Angie discovered journalism in high school when she worked on her school’s newspaper. “My parents would tell me that I was always going to be a writer, but fiction seemed unknowable and undoable to me,” she says. “The stories I wanted to tell were of the people I knew and loved and who intrigued me.” She went on to work at her college newspaper, but didn’t consider journalism as a career until later in life. She earned a master’s in journalism from UNC Chapel Hill, where her thesis was a series of stories on the closing of Beacon Manufacturing in Swannanoa, once the largest blanket manufacturer in the country. “I spent hours upon hours with the security guards at the mill,” says Angie, “which was closing and shipping off equipment to Iraq and Pakistan. And I spent a lot of time sitting in offices and in people’s living rooms and front porches, talking about their work at the company. It was a defining project for me.”

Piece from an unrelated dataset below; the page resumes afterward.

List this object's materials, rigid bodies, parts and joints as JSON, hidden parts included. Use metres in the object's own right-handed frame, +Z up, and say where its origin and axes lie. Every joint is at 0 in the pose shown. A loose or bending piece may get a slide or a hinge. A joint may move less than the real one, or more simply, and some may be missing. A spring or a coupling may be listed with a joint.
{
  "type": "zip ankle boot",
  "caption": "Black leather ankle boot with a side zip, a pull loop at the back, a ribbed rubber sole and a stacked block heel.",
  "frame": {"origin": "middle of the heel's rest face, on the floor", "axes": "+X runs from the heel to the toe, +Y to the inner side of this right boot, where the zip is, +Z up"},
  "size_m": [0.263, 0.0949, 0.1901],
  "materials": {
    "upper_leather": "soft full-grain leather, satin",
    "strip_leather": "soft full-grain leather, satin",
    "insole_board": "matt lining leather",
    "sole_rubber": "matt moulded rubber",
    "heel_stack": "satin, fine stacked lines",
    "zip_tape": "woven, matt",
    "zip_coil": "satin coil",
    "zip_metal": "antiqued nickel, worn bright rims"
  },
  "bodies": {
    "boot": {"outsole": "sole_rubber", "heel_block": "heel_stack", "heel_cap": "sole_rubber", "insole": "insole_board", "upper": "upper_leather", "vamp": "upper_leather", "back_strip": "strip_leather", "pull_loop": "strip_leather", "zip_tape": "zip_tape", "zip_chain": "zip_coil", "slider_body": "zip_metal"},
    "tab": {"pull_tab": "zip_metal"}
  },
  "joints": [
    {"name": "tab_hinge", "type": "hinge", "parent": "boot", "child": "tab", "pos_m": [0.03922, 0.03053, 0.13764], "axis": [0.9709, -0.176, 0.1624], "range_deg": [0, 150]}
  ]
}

After grad school, Angie completed a reporting fellowship at The Poynter Institute in Florida, then returned to North Carolina and worked for about four years at the Citizen-Times as a business and investigative reporter, among other beats. After a period of freelance work, she started putting together her business plan for CPP in 2009 and launched the organization in 2011.
In this landmark year, the CPP team has covered a number of high-profile issues including COVID-19 and prison conditions; a contentious election; the law-enforcement related shooting and death of Andrew Brown Jr. in Elizabeth City; and the difficulty of accessing Sexual Assault Nurse Examiners (SANE) nurses in North Carolina, which Angie cites as one of CPP’s most important recent investigative projects, with lead reporting by Kate Martin. “Most news start-ups last about three to five years, so I feel very fortunate that we’ve made it this long,” Angie says. “Our whole reason for existing is to provide independent, in-depth and investigative reporting in the public interest, which was and remains on the decline in legacy news outlets.”

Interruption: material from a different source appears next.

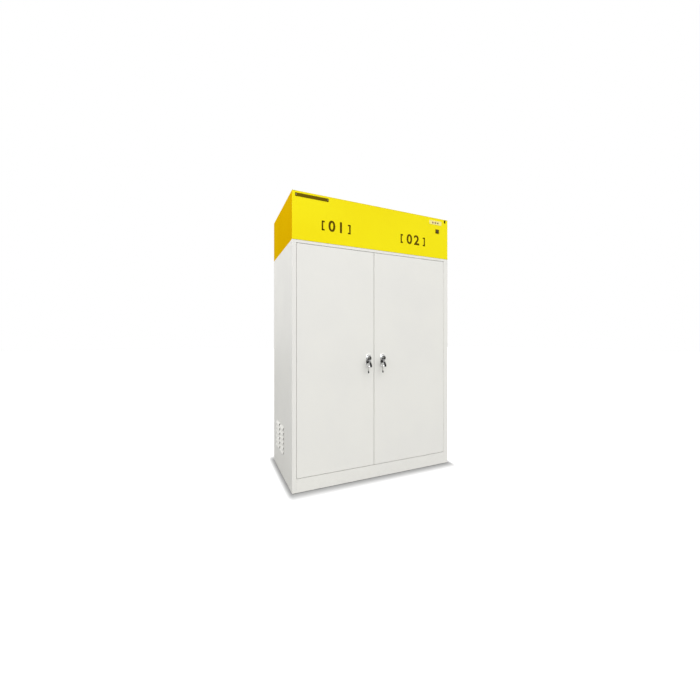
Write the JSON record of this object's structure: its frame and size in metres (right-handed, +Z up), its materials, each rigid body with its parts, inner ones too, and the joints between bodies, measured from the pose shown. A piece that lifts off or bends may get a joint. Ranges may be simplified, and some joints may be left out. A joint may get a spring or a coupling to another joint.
{
  "type": "reagent drawer cabinet",
  "caption": "Tall white steel reagent cabinet with two locking hinged doors, pull-out drawers behind them and a yellow fan and filter cap on top.",
  "frame": {"origin": "on the floor, in the middle of the space that the whole object takes", "axes": "+X to the right along the front, +Y from the doors to the back, +Z up"},
  "size_m": [1.22, 0.646, 1.85],
  "materials": {
    "white_paint": "fine-textured powder coat, warm white",
    "tray_paint": "smooth powder coat, light grey white",
    "yellow_paint": "fine-textured powder coat, signal yellow",
    "zinc_steel": "bright zinc plate",
    "chrome": "polished chrome plate",
    "key_steel": "nickel plate",
    "seal_rubber": "soft black foam rubber",
    "black_plastic": "moulded black plastic",
    "rocker_plastic": "smooth black plastic",
    "grey_plastic": "moulded grey plastic",
    "filter_case": "folded sheet case round dark granules",
    "filter_fleece": "white fleece mat"
  },
  "bodies": {
    "cabinet": {"left_side_panel": "white_paint", "right_side_panel": "white_paint", "back_panel": "white_paint", "base_pan": "white_paint", "plinth_front": "white_paint", "top_rail": "white_paint", "centre_divider": "white_paint", "door_hinge_pins": "zinc_steel", "door_seals": "seal_rubber", "levelling_feet": "black_plastic", "fixed_runners": "zinc_steel", "left_carbon_filter": "filter_case", "right_carbon_filter": "filter_case", "filter_deck": "white_paint", "pre_filter_pads": "filter_fleece", "fan_plate": "zinc_steel", "left_fan_frame": "black_plastic", "right_fan_frame": "black_plastic", "cap_shell": "yellow_paint", "cap_front_panel": "yellow_paint", "cap_lid": "yellow_paint", "switch_bezel": "black_plastic", "control_box": "grey_plastic", "power_inlet": "black_plastic", "cover_screws": "zinc_steel"},
    "left_door": {"left_door_skin": "white_paint", "left_door_liner": "white_paint", "left_lock_plate": "chrome"},
    "left_handle_unit": {"left_handle": "chrome"},
    "left_key_unit": {"left_key": "key_steel"},
    "left_spare_key_unit": {"left_spare_key": "key_steel"},
    "left_upper_rod": {"left_upper_lock_rod": "zinc_steel"},
    "left_lower_rod": {"left_lower_lock_rod": "zinc_steel"},
    "left_drawer_1_unit": {"left_drawer_1": "tray_paint", "left_drawer_1_slides": "zinc_steel"},
    "left_drawer_2_unit": {"left_drawer_2": "tray_paint", "left_drawer_2_slides": "zinc_steel"},
    "left_drawer_3_unit": {"left_drawer_3": "tray_paint", "left_drawer_3_slides": "zinc_steel"},
    "left_drawer_4_unit": {"left_drawer_4": "tray_paint", "left_drawer_4_slides": "zinc_steel"},
    "right_door": {"right_door_skin": "white_paint", "right_door_liner": "white_paint", "right_lock_plate": "chrome"},
    "right_handle_unit": {"right_handle": "chrome"},
    "right_key_unit": {"right_key": "key_steel"},
    "right_spare_key_unit": {"right_spare_key": "key_steel"},
    "right_upper_rod": {"right_upper_lock_rod": "zinc_steel"},
    "right_lower_rod": {"right_lower_lock_rod": "zinc_steel"},
    "right_drawer_1_unit": {"right_drawer_1": "tray_paint", "right_drawer_1_slides": "zinc_steel"},
    "right_drawer_2_unit": {"right_drawer_2": "tray_paint", "right_drawer_2_slides": "zinc_steel"},
    "right_drawer_3_unit": {"right_drawer_3": "tray_paint", "right_drawer_3_slides": "zinc_steel"},
    "right_drawer_4_unit": {"right_drawer_4": "tray_paint", "right_drawer_4_slides": "zinc_steel"},
    "left_rotor": {"left_fan_rotor": "black_plastic"},
    "right_rotor": {"right_fan_rotor": "black_plastic"},
    "rocker_unit": {"switch_rocker": "rocker_plastic"}
  },
  "joints": [
    {"name": "left_door_hinge", "type": "hinge", "parent": "cabinet", "child": "left_door", "pos_m": [-0.5574, -0.273, 0.81], "axis": [0, 0, -1], "range_deg": [0, 125]},
    {"name": "left_handle_turn", "type": "hinge", "parent": "left_door", "child": "left_handle_unit", "pos_m": [-0.08, -0.279, 0.816], "axis": [0, 1, 0], "range_deg": [0, 90]},
    {"name": "left_key_turn", "type": "hinge", "parent": "left_handle_unit", "child": "left_key_unit", "pos_m": [-0.08, -0.294, 0.816], "axis": [0, 1, 0], "range_deg": [0, 90]},
    {"name": "left_spare_key_swing", "type": "hinge", "parent": "left_key_unit", "child": "left_spare_key_unit", "pos_m": [-0.08, -0.31232, 0.816], "axis": [-1, 0, 0], "range_deg": [-6, 75]},
    {"name": "left_upper_rod_slide", "type": "slide", "parent": "left_door", "child": "left_upper_rod", "axis": [0, 0, 1], "range_m": [0, 0.01558]},
    {"name": "left_lower_rod_slide", "type": "slide", "parent": "left_door", "child": "left_lower_rod", "axis": [0, 0, -1], "range_m": [0, 0.01558]},
    {"name": "left_drawer_1_pull", "type": "slide", "parent": "cabinet", "child": "left_drawer_1_unit", "axis": [0, -1, 0], "range_m": [0, 0.34917]},
    {"name": "left_drawer_2_pull", "type": "slide", "parent": "cabinet", "child": "left_drawer_2_unit", "axis": [0, -1, 0], "range_m": [0, 0.34917]},
    {"name": "left_drawer_3_pull", "type": "slide", "parent": "cabinet", "child": "left_drawer_3_unit", "axis": [0, -1, 0], "range_m": [0, 0.34917]},
    {"name": "left_drawer_4_pull", "type": "slide", "parent": "cabinet", "child": "left_drawer_4_unit", "axis": [0, -1, 0], "range_m": [0, 0.34917]},
    {"name": "right_door_hinge", "type": "hinge", "parent": "cabinet", "child": "right_door", "pos_m": [0.5454, -0.273, 0.81], "axis": [0, 0, 1], "range_deg": [0, 125]},
    {"name": "right_handle_turn", "type": "hinge", "parent": "right_door", "child": "right_handle_unit", "pos_m": [0.029, -0.279, 0.816], "axis": [0, -1, 0], "range_deg": [0, 90]},
    {"name": "right_key_turn", "type": "hinge", "parent": "right_handle_unit", "child": "right_key_unit", "pos_m": [0.029, -0.294, 0.816], "axis": [0, 1, 0], "range_deg": [0, 90]},
    {"name": "right_spare_key_swing", "type": "hinge", "parent": "right_key_unit", "child": "right_spare_key_unit", "pos_m": [0.029, -0.31232, 0.816], "axis": [-1, 0, 0], "range_deg": [-6, 75]},
    {"name": "right_upper_rod_slide", "type": "slide", "parent": "right_door", "child": "right_upper_rod", "axis": [0, 0, 1], "range_m": [0, 0.01558]},
    {"name": "right_lower_rod_slide", "type": "slide", "parent": "right_door", "child": "right_lower_rod", "axis": [0, 0, -1], "range_m": [0, 0.01558]},
    {"name": "right_drawer_1_pull", "type": "slide", "parent": "cabinet", "child": "right_drawer_1_unit", "axis": [0, -1, 0], "range_m": [0, 0.34917]},
    {"name": "right_drawer_2_pull", "type": "slide", "parent": "cabinet", "child": "right_drawer_2_unit", "axis": [0, -1, 0], "range_m": [0, 0.34917]},
    {"name": "right_drawer_3_pull", "type": "slide", "parent": "cabinet", "child": "right_drawer_3_unit", "axis": [0, -1, 0], "range_m": [0, 0.34917]},
    {"name": "right_drawer_4_pull", "type": "slide", "parent": "cabinet", "child": "right_drawer_4_unit", "axis": [0, -1, 0], "range_m": [0, 0.34917]},
    {"name": "left_fan_spin", "type": "hinge", "parent": "cabinet", "child": "left_rotor", "pos_m": [-0.288, 0.021, 1.7515], "axis": [0, 0, 1], "continuous": true},
    {"name": "right_fan_spin", "type": "hinge", "parent": "cabinet", "child": "right_rotor", "pos_m": [0.288, 0.021, 1.7515], "axis": [0, 0, 1], "continuous": true},
    {"name": "switch_tilt", "type": "hinge", "parent": "cabinet", "child": "rocker_unit", "pos_m": [0.5, -0.276, 1.751], "axis": [1, 0, 0], "range_deg": [0, 16]}
  ],
  "couplings": [
    {"joint": "left_upper_rod_slide", "follows": "left_handle_turn", "m_per_rad": 0.0099035},
    {"joint": "left_lower_rod_slide", "follows": "left_handle_turn", "m_per_rad": 0.0099035},
    {"joint": "left_drawer_1_pull", "follows": "left_door_hinge", "m_per_rad": 0.16},
    {"joint": "left_drawer_2_pull", "follows": "left_door_hinge", "m_per_rad": 0.16},
    {"joint": "left_drawer_3_pull", "follows": "left_door_hinge", "m_per_rad": 0.16},
    {"joint": "left_drawer_4_pull", "follows": "left_door_hinge", "m_per_rad": 0.16},
    {"joint": "right_upper_rod_slide", "follows": "right_handle_turn", "m_per_rad": 0.0099035},
    {"joint": "right_lower_rod_slide", "follows": "right_handle_turn", "m_per_rad": 0.0099035},
    {"joint": "right_drawer_1_pull", "follows": "right_door_hinge", "m_per_rad": 0.16},
    {"joint": "right_drawer_2_pull", "follows": "right_door_hinge", "m_per_rad": 0.16},
    {"joint": "right_drawer_3_pull", "follows": "right_door_hinge", "m_per_rad": 0.16},
    {"joint": "right_drawer_4_pull", "follows": "right_door_hinge", "m_per_rad": 0.16}
  ]
}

Angie’s husband and two daughters are huge champions of CPP, and the family spends plenty of time together backpacking, baking and swimming. “We also tell lots of dumb inside jokes that are increasingly embarrassing to my 11-year-old,” Angie says. In addition to being an avid fan of barbecue and fried shrimp, Angie says one of her favorite things about North Carolina is the diversity of perspectives one can encounter in the state. “It has a long and rich history and culture, yet is unafraid to be dynamic and change and wrestle with hard questions including about injustice and racism,” she says. “I think we aren’t, as North Carolinians, afraid of having those hard conversations, and I’m grateful for that. I also love saying ‘y’all’, forever and ever.”